На протяжении всей той последовательной травли, которой подвергал Тарковского Ермаш, только в «Искусстве кино» публиковались мои интервью с ним да статья Урбана все о том же «Солярисе». Там же был опубликован сценарий Тарковского «Гофманиана», его рассказ «Белый день»…
И все вопреки общему официальному настроению и часто громким запретам. Отрывок из книги А. Тарковского в моем изложении — «Образ в кино» — был также опубликован в «Искусстве кино». В ситуации, когда никто не обращался к Тарковскому с просьбами о его собственных статьях, тот же журнал публикует некролог Тарковского на смерть Козинцева, любившего и помогавшего ему. А потом в 1980 году, когда все и вовсе примолкли перед отъездом Тарковского в Италию в страхе, что он не вернется, юбилейная статья к 60-летию Феллини заказывается для «Искусства кино» опять же Андрею Тарковскому!
Дорого стоила (увольнение!) Глотову и Тимофееву публикация интервью с Тарковским в журнале «Молодой коммунист». А какой кровью обошлась публикация в Эстонии первой книжки о Тарковском Татьяне Эльманович? Кто, извините, за нее заступился?
Бедный удивленный Ермаш задается риторическим вопросом, почему, действительно, «критика не пользовалась случаем воздать должное режиссеру?» Прямо-таки заговор в условиях «свободной» советской прессы. Опомнитесь! Мои так называемые актерские портреты Николая Гринько и Михаила Кононова не были опубликованы только потому, что в них, естественно, центральное место занимали работы в фильмах Тарковского. Тем более, что «вина» Кононова, как и Солоницына, о котором я тоже написала большую статью (кстати, как раз тоже опубликованную в «Искусстве кино»!), усугублялась еще и тем, что они замечательно сыграли у Панфилова «В огне брода нет», тоже не принятого тогда начальством.
В 1974 году, когда Солоницын жил в Ленинграде со своей первой женой и не очень здоровой дочуркой Ларой (Лялькой) и работал в театре у Владимирова, его жена Лариса писала мне:
Февраль 1974 г.
Ленинград
Все думала соберусь в Москву, и удастся повидаться и поговорить, да не получается. А завтра, наконец, приезжает Лялька — надо будет серьезно с ней заняться. Она, оказывается, у нас серьезно больна, а лечение длительно и сложно. Ну, да не стану жаловаться, а то сейчас еще напишу, как плохи дела у Толи, как он мается да страдает. Самого бы не мешало полечить, он хоть и виду не подает, да сама подумай: в театре ни одной интересной роли ни теперь, ни впереди, в Союз безо всяких объяснений не принимают, дали ставку 40 руб., утвердить не хотят. Ну, а квартира — я уж не говорю — ни слуху, ни духу.

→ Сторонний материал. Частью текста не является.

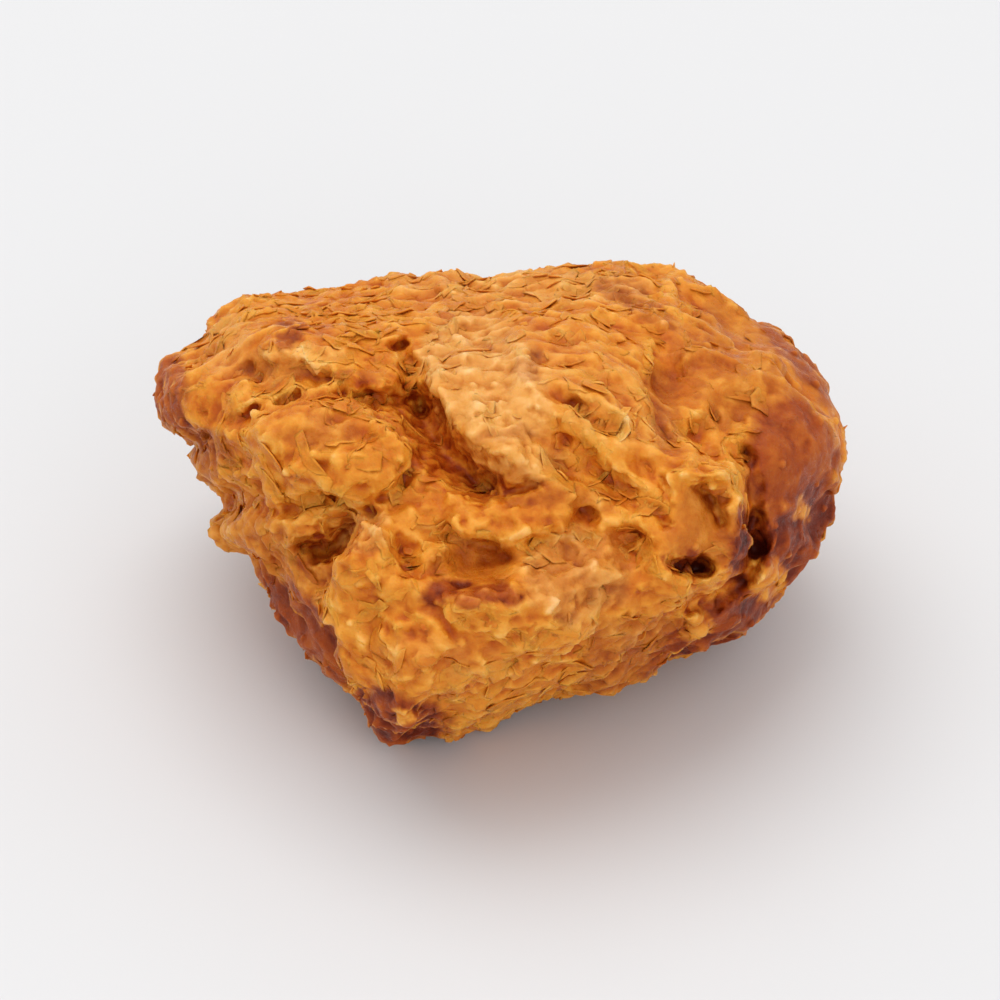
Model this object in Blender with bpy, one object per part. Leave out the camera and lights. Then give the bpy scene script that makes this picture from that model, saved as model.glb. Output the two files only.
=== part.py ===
"""A boneless chicken wing: one chunk of fried chicken in a thick, craggy flour crust.

The piece lies on its flattest side. Its folds, hollows and torn flaps are placed where the
photograph shows them, which looks at it along +Y from above. The sides that the photograph
doesn't show are finished like it. Metres, +Z up. The origin is under the middle of the piece,
on the surface that it lies on.
"""

import math

import bmesh
import bpy
import numpy as np
from mathutils import Vector, noise

MM = 0.001

# Driving sizes of the whole piece.
LENGTH = 60 * MM
DEPTH = 50 * MM
ROUND_HEIGHT = 37 * MM  # before the foot is pressed flat
MIDDLE_HEIGHT = 15 * MM  # of the widest part, above the surface that it lies on
FULLNESS = 2.7  # of the lower half: 2 is an egg, more is squarer
FOOT_CUT = 0.2 * MM  # taken off the underside, so that the foot is truly flat

# How far the photograph looks down on the piece, and what its pixels measure.
PHOTO_LOOKS_DOWN = math.radians(38)
PHOTO_MIDDLE = (681, 627)
PHOTO_WIDTH = 328
PIXEL_MM = LENGTH / MM / PHOTO_WIDTH

# How finely the solid is made.
BALL_SUBDIVISIONS = 7
FUSING_GRID = 0.55 * MM
TRIANGLES = 9600

CRUST_COLOUR = (0.60, 0.25, 0.055, 1.0)
CRUST_ROUGHNESS = 0.5

# The outline in the photograph, clockwise from the left end, in its pixels.
OUTLINE = [
    (516, 590), (517, 563), (527, 556), (535, 550), (550, 531), (575, 525), (605, 522),
    (634, 517), (665, 517), (700, 515), (735, 511), (757, 512), (771, 517), (785, 526),
    (800, 536), (825, 553), (839, 577), (845, 603), (843, 621), (833, 652), (822, 665),
    (812, 677), (799, 691), (765, 703), (735, 718), (705, 721), (690, 728), (675, 736),
    (658, 740), (645, 739), (633, 743), (619, 736), (616, 723), (595, 706), (585, 696),
    (575, 682), (561, 656), (550, 652), (541, 642), (546, 629), (533, 613), (529, 600),
]

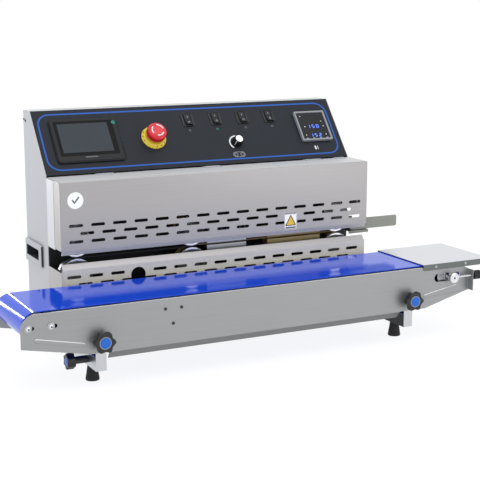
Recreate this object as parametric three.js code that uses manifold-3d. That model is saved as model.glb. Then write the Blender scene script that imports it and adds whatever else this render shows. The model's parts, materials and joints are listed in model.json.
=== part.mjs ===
// Continuous band sealer: a bench machine that carries bags on a belt conveyor while their mouths run
// through a slot between two guards, where heated bands seal them.
// Millimetres. +X runs along the conveyor towards the infeed tray, +Y away from the operator, +Z up.
// While it is drawn, x = 0 is the cabinet's left side, y = 0 the front face of the guards and z = 0 the
// floor. The last lines move the whole group so that its origin is the middle of its footprint.
import * as THREE from 'three';
import { mergeVertices } from 'three/addons/utils/BufferGeometryUtils.js';
import Module from 'manifold-3d';

const wasm = await Module();
wasm.setup();

// ---- driving dimensions -------------------------------------------------------------------------
const GAP = 0.3;                                    // left between pieces that touch
const SHEET = 1.5;                                  // stainless sheet

const CABINET = { width: 665, front: 78, back: 210, bottom: 56, top: 453.8 };
const PANEL = { foot: 339.5, headY: 170, thickness: 2 };
const PANEL_ANGLE = Math.atan2(CABINET.top - PANEL.foot, PANEL.headY - CABINET.front);
const PANEL_LENGTH = Math.hypot(CABINET.top - PANEL.foot, PANEL.headY - CABINET.front);

const UPPER = { top: 338, faceBottom: 209, lipY: 6, lipZ: 200, sideDepth: 35, sideBottomRight: 236 };
const LOWER = { bottom: 96, faceTop: 173, lipY: 8, lipZ: 182.6, sideTop: 168, width: 661 };
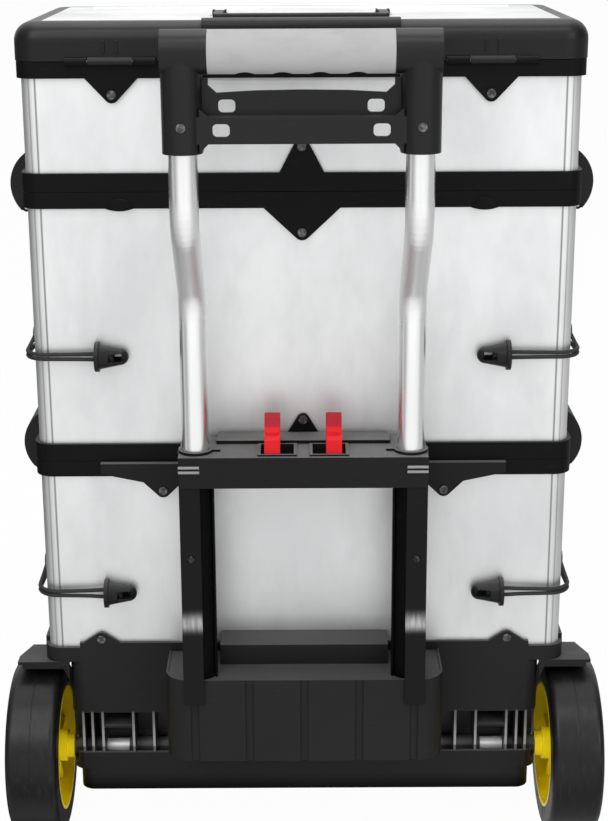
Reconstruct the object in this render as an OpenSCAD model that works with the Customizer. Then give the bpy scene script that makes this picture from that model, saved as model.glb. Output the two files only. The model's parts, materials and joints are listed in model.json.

Каково все это осознавать мужчине в 40 лет, тем более, когда приезжает знакомая, побывавшая в Лондоне, и рассказывает, как заливалась слезами на центральной улице Лондона перед огромным Толиным портретом в «Рублеве», рассказывает, каким бешеным успехом пользуется фильм, как трудно его посмотреть.
А здесь в театре устраивают экзекуцию — собирают худсовет и обсуждают(!), а затем решают тайным голосованием(!) быть ему в театре или не быть. Якобы такой порядок, якобы через это проходят все начинающие(!) актеры, правда, когда умоляли работать в театре и словом не обмолвились, что такой есть порядок.
Ну, да Бог с ними. Жалко только время на все это тратить и нервы. И еще невыносимо осознание зависимости от ничтожных людей.
Впрочем, не сомневаюсь, что ничего нового тебе не открываю, ты и сама все прекрасно понимаешь.